Quién me conoce de antes y no ha seguido mi pista, se quedaría con la imagen que proyecté durante infancia y adolescencia, la de un niño tímido, incluso solitario.
Quién me conoce de mi etapa adulta, o sólo a través de la red social, se habrá quedado con otra quizá distinta, la de un ser social (o incluso muy social).
Quién me conoce realmente, y me acompaña en mi día a día, sabe que no soy ni lo uno ni lo otro sino que soy ambos.
Lo que sí es seguro es que en no pasa mucho tiempo sin que necesite ese espacio en soledad, ese escaparme del mundo para encender el gps donde el objetivo es ubicarme.
Unas veces lo consigo saliendo a pasear, otras sentándome a escribir, a ordenar, a contar, como ahora. El tren de ida y vuelta es fantástico para ello también.
No siempre es sencillo encontrar, o brindarse la oportunidad para salirse, escaparse. Anoche era una de esas veces complicadas.

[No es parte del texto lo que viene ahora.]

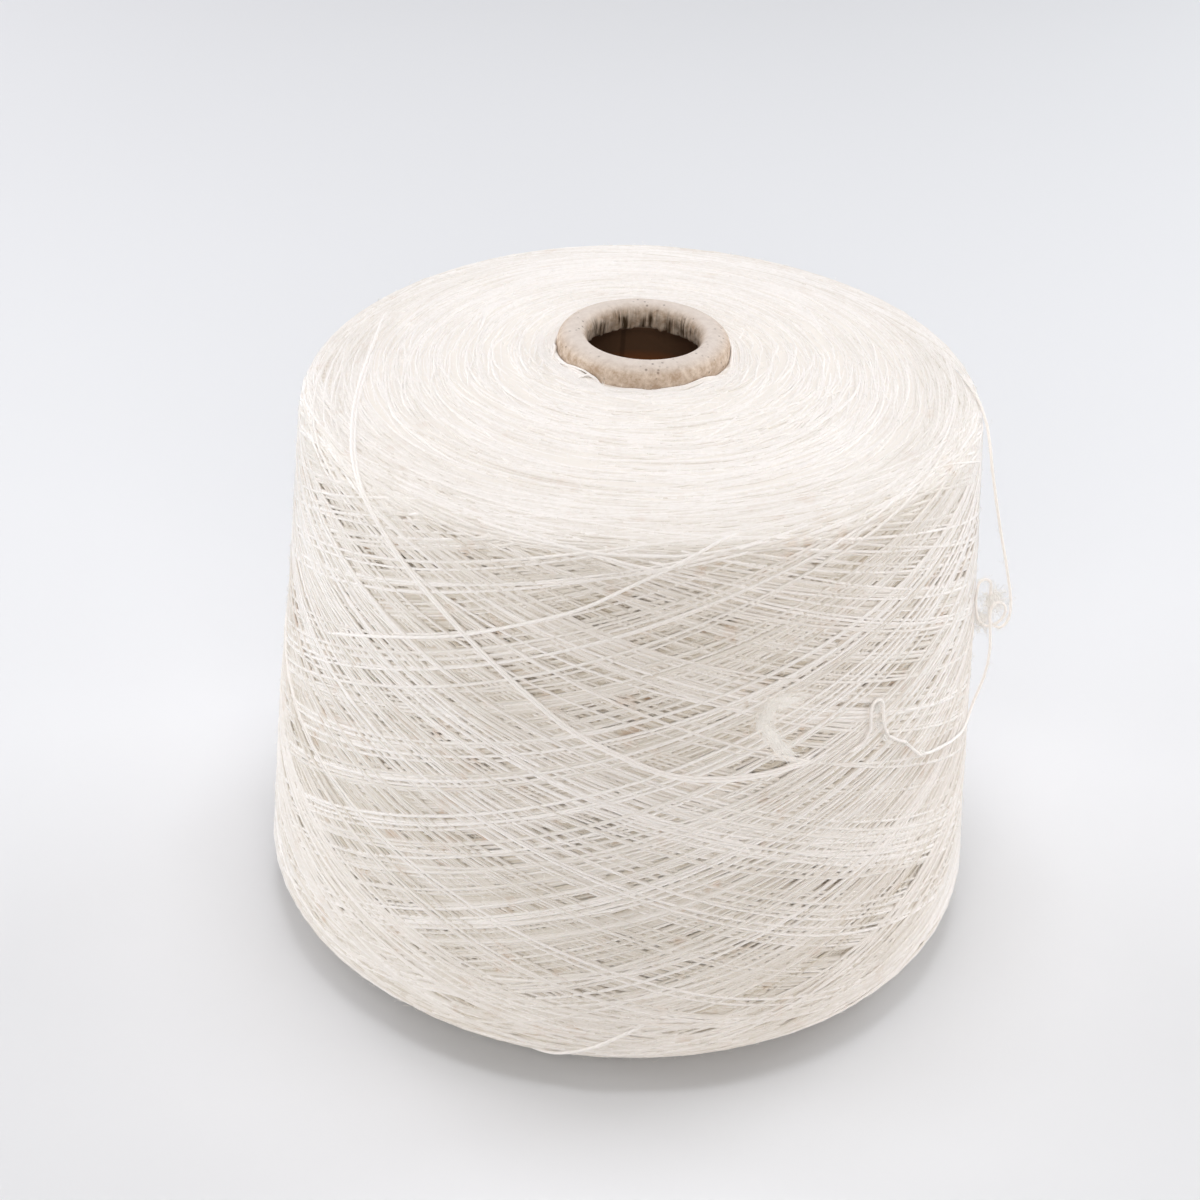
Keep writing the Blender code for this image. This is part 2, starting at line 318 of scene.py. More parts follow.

Trabajaba en una boda: mucha gente, muchos estímulos, mucho energía depositada en mirar a los demás.
Es curioso, incluso a algunos les parecerá cercano a lo patético; esta vez fue el baño el lugar de peregrinación, donde además de para orinar, acudí a respirar y volver unos segundos a mí, encontrarme, ubicarme (sin dramatismos) y recuperar en ese espacio un poco de esa intimidad que andaba ciertamente diluida hacia el final de un día muy intenso.
Fue en el espejo, y sobretodo en esta tapa del lavabo donde de repente me encontré. Era simple, no había que intelectualizarlo mucho: ahí estaba yo. Pequeño, difuso, atento. Podía ver perfectamente mi cansancio, y de repente aparecían mezcladas todas las sensaciones, todo este día, todas estas muchas horas de aprendizaje mirando a otros.
Siempre voy a reivindicar este asomarme, este reencontrarme (reencontrarnos, cada uno a su manera). Sea de forma más romántica, en un viaje sólo, enfrente del mar. Sea en una tapa del lavabo de un baño.